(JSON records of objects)
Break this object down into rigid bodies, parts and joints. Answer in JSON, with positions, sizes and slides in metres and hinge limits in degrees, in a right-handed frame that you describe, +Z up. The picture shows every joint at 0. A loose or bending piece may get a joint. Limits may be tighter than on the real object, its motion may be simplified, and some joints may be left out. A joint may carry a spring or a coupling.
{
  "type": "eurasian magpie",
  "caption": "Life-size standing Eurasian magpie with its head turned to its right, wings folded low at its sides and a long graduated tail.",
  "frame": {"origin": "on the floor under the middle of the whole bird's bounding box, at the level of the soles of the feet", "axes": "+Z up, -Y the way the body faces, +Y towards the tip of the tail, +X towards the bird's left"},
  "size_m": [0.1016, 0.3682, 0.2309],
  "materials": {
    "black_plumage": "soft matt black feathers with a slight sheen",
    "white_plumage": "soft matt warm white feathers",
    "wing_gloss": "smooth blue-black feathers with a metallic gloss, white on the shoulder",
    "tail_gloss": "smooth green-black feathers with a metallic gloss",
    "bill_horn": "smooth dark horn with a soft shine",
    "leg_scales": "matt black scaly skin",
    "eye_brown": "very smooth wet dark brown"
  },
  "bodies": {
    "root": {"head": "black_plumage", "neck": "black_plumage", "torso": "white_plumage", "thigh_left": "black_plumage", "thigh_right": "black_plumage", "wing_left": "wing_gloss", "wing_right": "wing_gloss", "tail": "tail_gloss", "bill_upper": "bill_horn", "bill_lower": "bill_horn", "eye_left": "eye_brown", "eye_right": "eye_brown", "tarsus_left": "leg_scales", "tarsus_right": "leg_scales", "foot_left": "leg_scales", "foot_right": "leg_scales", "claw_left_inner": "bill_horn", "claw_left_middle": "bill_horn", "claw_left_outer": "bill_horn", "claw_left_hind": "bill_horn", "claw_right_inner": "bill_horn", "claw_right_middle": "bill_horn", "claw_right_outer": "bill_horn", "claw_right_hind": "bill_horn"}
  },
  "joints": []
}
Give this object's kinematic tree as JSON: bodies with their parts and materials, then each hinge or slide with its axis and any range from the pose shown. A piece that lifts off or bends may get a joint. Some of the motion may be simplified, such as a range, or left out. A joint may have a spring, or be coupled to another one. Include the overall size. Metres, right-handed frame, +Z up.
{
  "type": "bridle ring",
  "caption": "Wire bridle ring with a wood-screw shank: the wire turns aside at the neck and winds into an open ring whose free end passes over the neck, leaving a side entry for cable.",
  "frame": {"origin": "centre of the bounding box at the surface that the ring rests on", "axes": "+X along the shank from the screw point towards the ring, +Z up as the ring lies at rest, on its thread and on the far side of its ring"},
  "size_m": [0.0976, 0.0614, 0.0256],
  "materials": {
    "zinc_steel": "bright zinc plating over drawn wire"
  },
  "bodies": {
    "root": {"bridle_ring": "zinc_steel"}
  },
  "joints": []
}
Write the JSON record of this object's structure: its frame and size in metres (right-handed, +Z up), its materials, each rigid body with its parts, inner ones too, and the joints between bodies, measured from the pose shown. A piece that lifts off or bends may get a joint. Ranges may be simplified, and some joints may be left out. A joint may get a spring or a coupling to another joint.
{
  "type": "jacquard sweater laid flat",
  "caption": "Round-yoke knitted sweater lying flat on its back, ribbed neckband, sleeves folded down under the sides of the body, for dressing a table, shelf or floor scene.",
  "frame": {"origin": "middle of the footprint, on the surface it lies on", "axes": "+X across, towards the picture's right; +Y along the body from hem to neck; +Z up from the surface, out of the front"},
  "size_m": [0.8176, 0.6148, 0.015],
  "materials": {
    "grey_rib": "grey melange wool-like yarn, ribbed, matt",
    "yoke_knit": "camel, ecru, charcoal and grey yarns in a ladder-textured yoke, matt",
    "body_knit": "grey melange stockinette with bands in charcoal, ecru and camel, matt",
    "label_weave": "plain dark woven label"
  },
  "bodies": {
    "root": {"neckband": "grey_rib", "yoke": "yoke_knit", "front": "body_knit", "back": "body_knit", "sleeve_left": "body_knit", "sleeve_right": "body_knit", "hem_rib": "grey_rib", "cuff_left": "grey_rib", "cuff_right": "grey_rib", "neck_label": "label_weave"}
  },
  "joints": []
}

_STATED PROBLEM_: Send back each record exactly as it stands.

_RESULT OF THIS TASK_:
Break this object down into rigid bodies, parts and joints. Answer in JSON, with positions, sizes and slides in metres and hinge limits in degrees, in a right-handed frame that you describe, +Z up. The picture shows every joint at 0. A loose or bending piece may get a joint. Limits may be tighter than on the real object, its motion may be simplified, and some joints may be left out. A joint may carry a spring or a coupling.
{
  "type": "eurasian magpie",
  "caption": "Life-size standing Eurasian magpie with its head turned to its right, wings folded low at its sides and a long graduated tail.",
  "frame": {"origin": "on the floor under the middle of the whole bird's bounding box, at the level of the soles of the feet", "axes": "+Z up, -Y the way the body faces, +Y towards the tip of the tail, +X towards the bird's left"},
  "size_m": [0.1016, 0.3682, 0.2309],
  "materials": {
    "black_plumage": "soft matt black feathers with a slight sheen",
    "white_plumage": "soft matt warm white feathers",
    "wing_gloss": "smooth blue-black feathers with a metallic gloss, white on the shoulder",
    "tail_gloss": "smooth green-black feathers with a metallic gloss",
    "bill_horn": "smooth dark horn with a soft shine",
    "leg_scales": "matt black scaly skin",
    "eye_brown": "very smooth wet dark brown"
  },
  "bodies": {
    "root": {"head": "black_plumage", "neck": "black_plumage", "torso": "white_plumage", "thigh_left": "black_plumage", "thigh_right": "black_plumage", "wing_left": "wing_gloss", "wing_right": "wing_gloss", "tail": "tail_gloss", "bill_upper": "bill_horn", "bill_lower": "bill_horn", "eye_left": "eye_brown", "eye_right": "eye_brown", "tarsus_left": "leg_scales", "tarsus_right": "leg_scales", "foot_left": "leg_scales", "foot_right": "leg_scales", "claw_left_inner": "bill_horn", "claw_left_middle": "bill_horn", "claw_left_outer": "bill_horn", "claw_left_hind": "bill_horn", "claw_right_inner": "bill_horn", "claw_right_middle": "bill_horn", "claw_right_outer": "bill_horn", "claw_right_hind": "bill_horn"}
  },
  "joints": []
}
Give this object's kinematic tree as JSON: bodies with their parts and materials, then each hinge or slide with its axis and any range from the pose shown. A piece that lifts off or bends may get a joint. Some of the motion may be simplified, such as a range, or left out. A joint may have a spring, or be coupled to another one. Include the overall size. Metres, right-handed frame, +Z up.
{
  "type": "bridle ring",
  "caption": "Wire bridle ring with a wood-screw shank: the wire turns aside at the neck and winds into an open ring whose free end passes over the neck, leaving a side entry for cable.",
  "frame": {"origin": "centre of the bounding box at the surface that the ring rests on", "axes": "+X along the shank from the screw point towards the ring, +Z up as the ring lies at rest, on its thread and on the far side of its ring"},
  "size_m": [0.0976, 0.0614, 0.0256],
  "materials": {
    "zinc_steel": "bright zinc plating over drawn wire"
  },
  "bodies": {
    "root": {"bridle_ring": "zinc_steel"}
  },
  "joints": []
}
Write the JSON record of this object's structure: its frame and size in metres (right-handed, +Z up), its materials, each rigid body with its parts, inner ones too, and the joints between bodies, measured from the pose shown. A piece that lifts off or bends may get a joint. Ranges may be simplified, and some joints may be left out. A joint may get a spring or a coupling to another joint.
{
  "type": "jacquard sweater laid flat",
  "caption": "Round-yoke knitted sweater lying flat on its back, ribbed neckband, sleeves folded down under the sides of the body, for dressing a table, shelf or floor scene.",
  "frame": {"origin": "middle of the footprint, on the surface it lies on", "axes": "+X across, towards the picture's right; +Y along the body from hem to neck; +Z up from the surface, out of the front"},
  "size_m": [0.8176, 0.6148, 0.015],
  "materials": {
    "grey_rib": "grey melange wool-like yarn, ribbed, matt",
    "yoke_knit": "camel, ecru, charcoal and grey yarns in a ladder-textured yoke, matt",
    "body_knit": "grey melange stockinette with bands in charcoal, ecru and camel, matt",
    "label_weave": "plain dark woven label"
  },
  "bodies": {
    "root": {"neckband": "grey_rib", "yoke": "yoke_knit", "front": "body_knit", "back": "body_knit", "sleeve_left": "body_knit", "sleeve_right": "body_knit", "hem_rib": "grey_rib", "cuff_left": "grey_rib", "cuff_right": "grey_rib", "neck_label": "label_weave"}
  },
  "joints": []
}